** START OF MATERIAL PROVIDED **

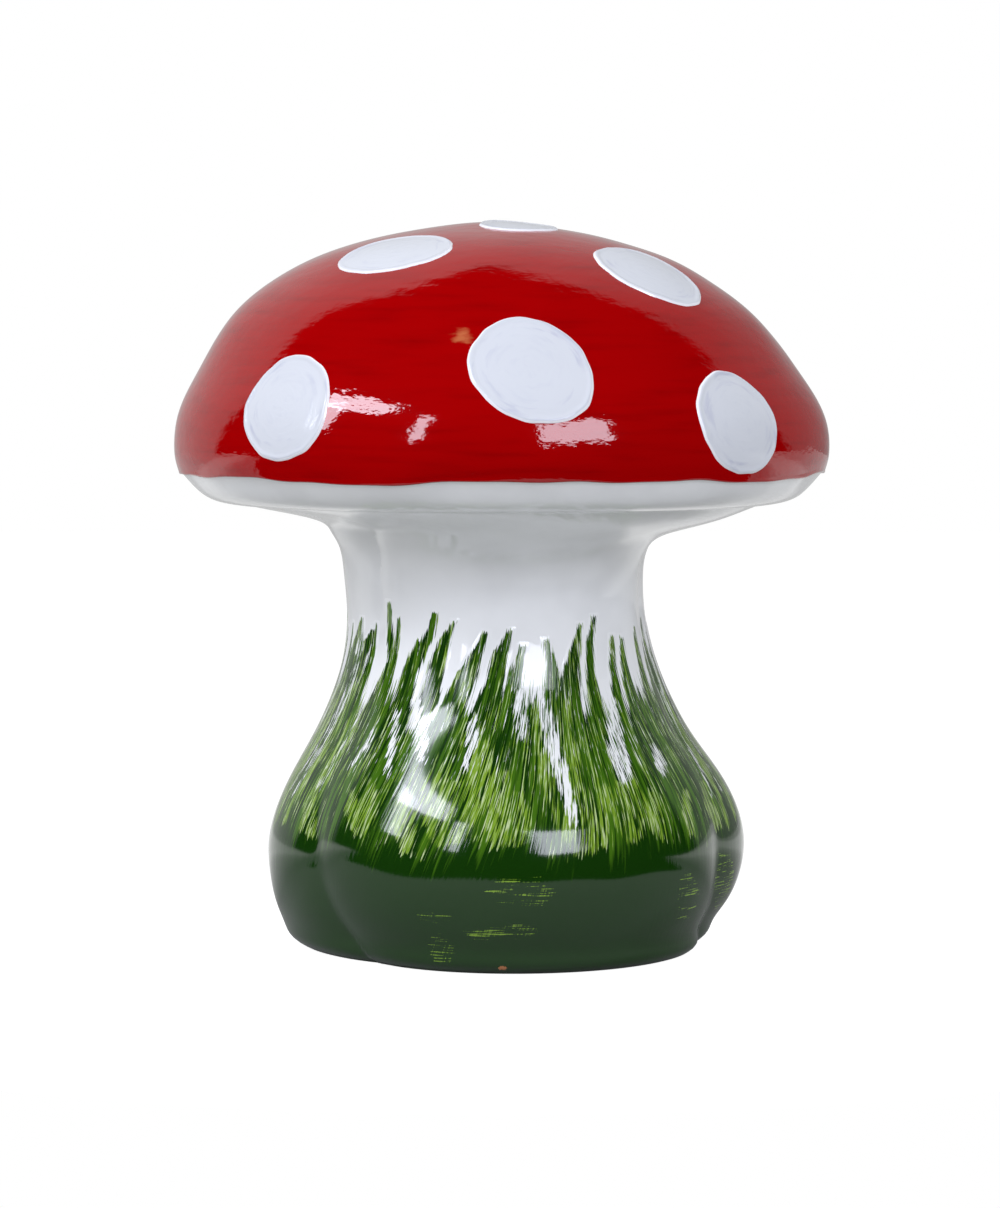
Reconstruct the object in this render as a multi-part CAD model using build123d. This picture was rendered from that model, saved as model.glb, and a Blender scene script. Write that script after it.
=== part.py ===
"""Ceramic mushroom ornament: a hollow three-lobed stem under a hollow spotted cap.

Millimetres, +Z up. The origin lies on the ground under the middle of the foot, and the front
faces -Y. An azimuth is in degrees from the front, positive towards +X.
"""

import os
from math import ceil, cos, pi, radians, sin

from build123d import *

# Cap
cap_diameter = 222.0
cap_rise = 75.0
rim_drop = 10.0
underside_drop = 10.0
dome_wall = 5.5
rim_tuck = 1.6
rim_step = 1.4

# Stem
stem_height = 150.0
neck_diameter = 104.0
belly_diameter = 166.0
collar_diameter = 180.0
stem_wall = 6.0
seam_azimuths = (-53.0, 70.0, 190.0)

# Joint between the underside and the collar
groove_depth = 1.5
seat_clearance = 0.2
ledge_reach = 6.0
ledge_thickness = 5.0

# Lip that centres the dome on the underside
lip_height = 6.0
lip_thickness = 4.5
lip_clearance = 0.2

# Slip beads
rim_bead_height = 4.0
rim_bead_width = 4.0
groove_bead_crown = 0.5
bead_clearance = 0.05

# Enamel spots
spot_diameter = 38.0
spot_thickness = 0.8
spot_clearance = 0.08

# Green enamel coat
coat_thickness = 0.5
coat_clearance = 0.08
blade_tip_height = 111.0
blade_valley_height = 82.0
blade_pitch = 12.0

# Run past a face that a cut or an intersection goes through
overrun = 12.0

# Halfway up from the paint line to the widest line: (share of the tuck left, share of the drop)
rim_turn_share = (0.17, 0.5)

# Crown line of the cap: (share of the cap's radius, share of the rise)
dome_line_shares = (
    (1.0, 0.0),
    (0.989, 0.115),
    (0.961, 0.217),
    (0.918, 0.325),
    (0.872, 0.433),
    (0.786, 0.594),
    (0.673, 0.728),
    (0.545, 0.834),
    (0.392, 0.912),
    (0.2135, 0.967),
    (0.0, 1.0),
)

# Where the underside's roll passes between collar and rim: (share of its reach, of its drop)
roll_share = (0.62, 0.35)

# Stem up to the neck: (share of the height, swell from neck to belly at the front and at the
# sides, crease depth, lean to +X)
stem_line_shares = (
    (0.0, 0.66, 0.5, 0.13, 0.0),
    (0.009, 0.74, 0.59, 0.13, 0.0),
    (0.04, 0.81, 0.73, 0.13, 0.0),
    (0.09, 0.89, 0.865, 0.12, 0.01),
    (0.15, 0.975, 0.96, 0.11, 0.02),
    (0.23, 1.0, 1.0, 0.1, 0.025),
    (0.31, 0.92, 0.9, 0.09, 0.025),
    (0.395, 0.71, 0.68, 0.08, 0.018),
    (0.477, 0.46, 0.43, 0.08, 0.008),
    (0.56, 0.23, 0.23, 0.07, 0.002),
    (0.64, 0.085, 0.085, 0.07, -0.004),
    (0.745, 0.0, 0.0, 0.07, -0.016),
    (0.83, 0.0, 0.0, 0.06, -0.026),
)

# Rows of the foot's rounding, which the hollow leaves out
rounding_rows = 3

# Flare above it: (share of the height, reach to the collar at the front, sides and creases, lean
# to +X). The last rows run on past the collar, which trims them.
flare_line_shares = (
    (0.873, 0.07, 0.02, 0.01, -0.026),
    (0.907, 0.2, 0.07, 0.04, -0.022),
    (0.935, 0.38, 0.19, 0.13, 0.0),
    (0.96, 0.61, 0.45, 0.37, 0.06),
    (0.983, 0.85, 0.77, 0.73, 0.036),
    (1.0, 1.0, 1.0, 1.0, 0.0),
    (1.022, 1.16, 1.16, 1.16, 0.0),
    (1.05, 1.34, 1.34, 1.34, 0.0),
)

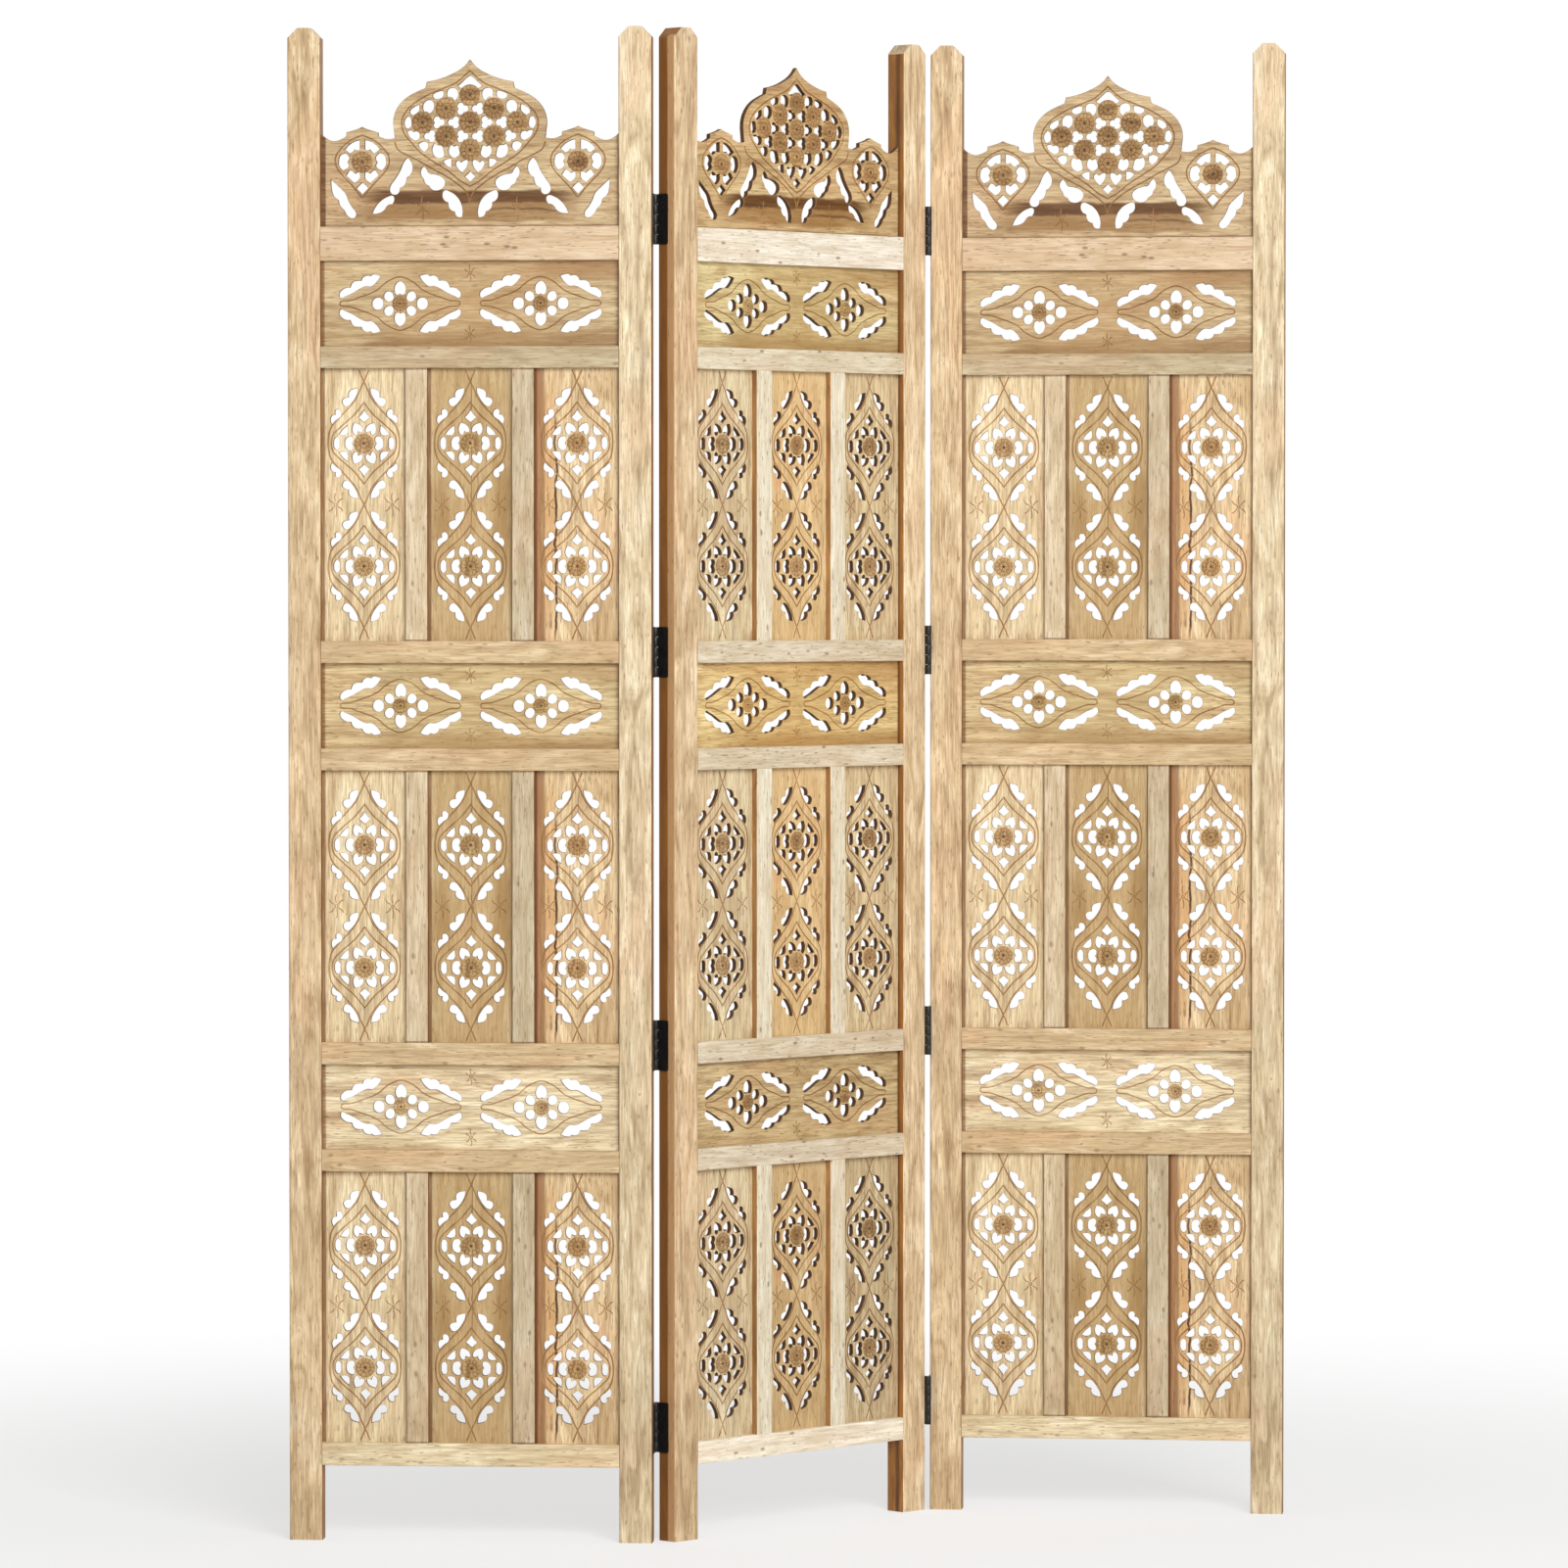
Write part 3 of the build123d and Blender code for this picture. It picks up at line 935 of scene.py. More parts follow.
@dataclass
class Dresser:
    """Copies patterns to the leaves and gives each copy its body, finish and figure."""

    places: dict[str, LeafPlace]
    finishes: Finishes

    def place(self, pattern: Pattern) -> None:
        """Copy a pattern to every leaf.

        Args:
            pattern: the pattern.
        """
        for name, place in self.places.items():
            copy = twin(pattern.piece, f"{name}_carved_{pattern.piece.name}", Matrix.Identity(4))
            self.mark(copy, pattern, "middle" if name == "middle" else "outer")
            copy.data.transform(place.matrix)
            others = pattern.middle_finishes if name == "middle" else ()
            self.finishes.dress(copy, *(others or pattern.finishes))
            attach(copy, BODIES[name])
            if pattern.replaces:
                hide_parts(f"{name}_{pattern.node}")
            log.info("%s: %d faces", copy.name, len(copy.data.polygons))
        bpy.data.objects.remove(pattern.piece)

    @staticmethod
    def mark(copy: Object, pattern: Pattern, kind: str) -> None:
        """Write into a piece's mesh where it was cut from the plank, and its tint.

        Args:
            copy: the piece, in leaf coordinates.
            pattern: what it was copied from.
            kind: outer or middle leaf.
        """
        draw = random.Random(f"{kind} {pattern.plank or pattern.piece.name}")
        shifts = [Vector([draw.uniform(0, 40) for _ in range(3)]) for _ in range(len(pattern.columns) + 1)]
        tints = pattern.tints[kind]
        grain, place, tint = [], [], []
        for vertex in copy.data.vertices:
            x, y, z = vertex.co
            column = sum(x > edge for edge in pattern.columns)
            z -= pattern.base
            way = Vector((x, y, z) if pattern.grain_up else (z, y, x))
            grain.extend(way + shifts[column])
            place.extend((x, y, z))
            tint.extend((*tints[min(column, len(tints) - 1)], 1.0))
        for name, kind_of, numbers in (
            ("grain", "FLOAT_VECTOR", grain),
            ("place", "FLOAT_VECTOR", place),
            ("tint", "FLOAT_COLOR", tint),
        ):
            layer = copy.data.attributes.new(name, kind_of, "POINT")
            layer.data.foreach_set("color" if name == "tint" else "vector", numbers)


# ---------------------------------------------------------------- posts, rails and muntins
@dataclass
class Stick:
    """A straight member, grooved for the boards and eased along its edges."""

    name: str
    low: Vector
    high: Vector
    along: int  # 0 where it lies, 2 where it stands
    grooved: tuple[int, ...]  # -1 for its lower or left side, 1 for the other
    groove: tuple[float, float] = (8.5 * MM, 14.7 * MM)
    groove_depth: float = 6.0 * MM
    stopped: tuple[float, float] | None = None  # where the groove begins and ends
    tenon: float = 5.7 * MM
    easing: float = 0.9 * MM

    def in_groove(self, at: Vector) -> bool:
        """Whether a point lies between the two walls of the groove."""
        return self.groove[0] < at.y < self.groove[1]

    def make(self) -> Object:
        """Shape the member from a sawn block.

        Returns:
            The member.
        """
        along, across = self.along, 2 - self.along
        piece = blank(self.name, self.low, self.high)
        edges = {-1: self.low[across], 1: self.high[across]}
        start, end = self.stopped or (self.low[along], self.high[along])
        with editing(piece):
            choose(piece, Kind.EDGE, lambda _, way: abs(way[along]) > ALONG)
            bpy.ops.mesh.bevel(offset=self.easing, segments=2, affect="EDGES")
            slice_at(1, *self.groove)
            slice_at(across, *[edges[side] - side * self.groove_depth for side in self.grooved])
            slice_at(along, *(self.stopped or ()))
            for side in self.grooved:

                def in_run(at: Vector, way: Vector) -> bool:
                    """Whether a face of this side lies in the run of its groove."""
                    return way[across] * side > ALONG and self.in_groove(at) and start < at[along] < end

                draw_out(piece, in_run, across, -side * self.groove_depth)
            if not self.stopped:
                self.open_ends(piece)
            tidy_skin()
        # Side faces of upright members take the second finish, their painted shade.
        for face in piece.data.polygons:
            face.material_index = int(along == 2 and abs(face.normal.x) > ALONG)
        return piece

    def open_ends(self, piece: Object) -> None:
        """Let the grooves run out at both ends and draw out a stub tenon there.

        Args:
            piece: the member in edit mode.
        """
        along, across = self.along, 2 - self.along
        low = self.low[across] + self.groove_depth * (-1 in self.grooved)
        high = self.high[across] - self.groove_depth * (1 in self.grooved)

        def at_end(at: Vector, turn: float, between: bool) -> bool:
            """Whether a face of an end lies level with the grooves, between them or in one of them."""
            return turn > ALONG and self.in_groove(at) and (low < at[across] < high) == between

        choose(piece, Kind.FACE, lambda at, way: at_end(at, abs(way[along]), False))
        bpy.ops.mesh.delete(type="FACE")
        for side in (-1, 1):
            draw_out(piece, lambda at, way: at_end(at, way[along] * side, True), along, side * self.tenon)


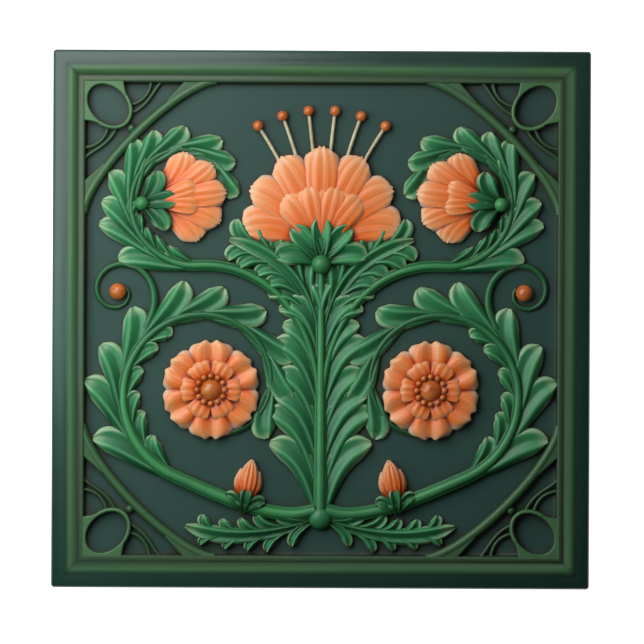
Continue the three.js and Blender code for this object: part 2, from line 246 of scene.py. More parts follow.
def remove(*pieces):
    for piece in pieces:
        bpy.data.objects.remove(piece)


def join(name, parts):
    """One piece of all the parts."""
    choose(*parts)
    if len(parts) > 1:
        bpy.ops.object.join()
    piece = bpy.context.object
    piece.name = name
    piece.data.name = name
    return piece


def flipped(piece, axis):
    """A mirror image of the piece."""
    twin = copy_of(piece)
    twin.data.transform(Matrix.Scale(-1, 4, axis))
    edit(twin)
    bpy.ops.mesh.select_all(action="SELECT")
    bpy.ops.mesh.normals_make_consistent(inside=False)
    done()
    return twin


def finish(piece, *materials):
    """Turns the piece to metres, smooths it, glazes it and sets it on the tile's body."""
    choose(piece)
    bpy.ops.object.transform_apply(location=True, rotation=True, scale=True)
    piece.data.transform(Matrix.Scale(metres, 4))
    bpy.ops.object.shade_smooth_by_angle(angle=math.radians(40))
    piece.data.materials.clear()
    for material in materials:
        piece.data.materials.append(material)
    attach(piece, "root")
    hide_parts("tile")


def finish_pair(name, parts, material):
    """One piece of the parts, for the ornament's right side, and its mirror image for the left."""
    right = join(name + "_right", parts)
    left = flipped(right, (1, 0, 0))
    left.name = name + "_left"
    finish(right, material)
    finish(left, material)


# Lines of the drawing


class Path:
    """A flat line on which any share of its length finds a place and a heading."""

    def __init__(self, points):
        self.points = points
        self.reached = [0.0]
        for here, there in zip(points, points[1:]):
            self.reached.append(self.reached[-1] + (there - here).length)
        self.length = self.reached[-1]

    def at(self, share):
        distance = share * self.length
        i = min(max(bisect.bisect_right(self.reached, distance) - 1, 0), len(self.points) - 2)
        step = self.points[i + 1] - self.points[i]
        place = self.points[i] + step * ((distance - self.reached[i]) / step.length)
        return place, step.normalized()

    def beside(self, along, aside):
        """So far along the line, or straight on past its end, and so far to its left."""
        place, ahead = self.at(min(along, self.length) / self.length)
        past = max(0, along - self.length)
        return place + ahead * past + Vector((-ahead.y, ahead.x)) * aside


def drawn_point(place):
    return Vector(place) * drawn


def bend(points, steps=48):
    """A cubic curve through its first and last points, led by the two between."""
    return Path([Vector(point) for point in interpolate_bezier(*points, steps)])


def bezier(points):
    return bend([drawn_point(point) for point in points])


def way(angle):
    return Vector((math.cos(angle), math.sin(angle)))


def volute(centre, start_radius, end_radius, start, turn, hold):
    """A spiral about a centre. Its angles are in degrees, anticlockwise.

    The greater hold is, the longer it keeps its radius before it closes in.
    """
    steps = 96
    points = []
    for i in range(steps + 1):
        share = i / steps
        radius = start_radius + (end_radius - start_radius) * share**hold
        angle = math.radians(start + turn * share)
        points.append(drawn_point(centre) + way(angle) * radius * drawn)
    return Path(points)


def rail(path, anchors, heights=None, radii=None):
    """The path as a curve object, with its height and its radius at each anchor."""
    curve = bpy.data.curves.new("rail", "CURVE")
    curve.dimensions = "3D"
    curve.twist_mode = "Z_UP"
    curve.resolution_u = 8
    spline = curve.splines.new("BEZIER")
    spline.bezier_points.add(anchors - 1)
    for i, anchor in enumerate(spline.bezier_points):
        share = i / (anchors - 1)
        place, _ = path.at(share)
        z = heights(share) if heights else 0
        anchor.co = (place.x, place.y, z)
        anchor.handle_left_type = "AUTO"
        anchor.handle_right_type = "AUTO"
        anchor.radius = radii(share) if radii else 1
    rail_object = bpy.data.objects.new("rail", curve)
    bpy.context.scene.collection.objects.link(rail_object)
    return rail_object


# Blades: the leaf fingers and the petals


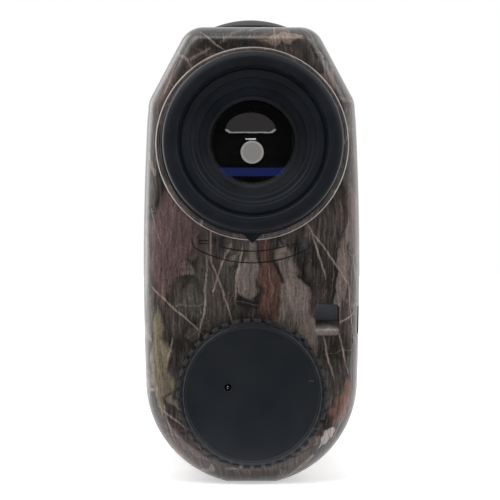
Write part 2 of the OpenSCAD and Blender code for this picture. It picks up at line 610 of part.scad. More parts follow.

** END OF MATERIAL PROVIDED **

◆ OBJECTIVE ◆
From the records above, retype only the lines starting at the line that contains "Write part 3" and ending at the line that contains "finishes: Finishes", both included.

◆ EXPECTED ANSWER ◆
Write part 3 of the build123d and Blender code for this picture. It picks up at line 935 of scene.py. More parts follow.
@dataclass
class Dresser:
    """Copies patterns to the leaves and gives each copy its body, finish and figure."""

    places: dict[str, LeafPlace]
    finishes: Finishes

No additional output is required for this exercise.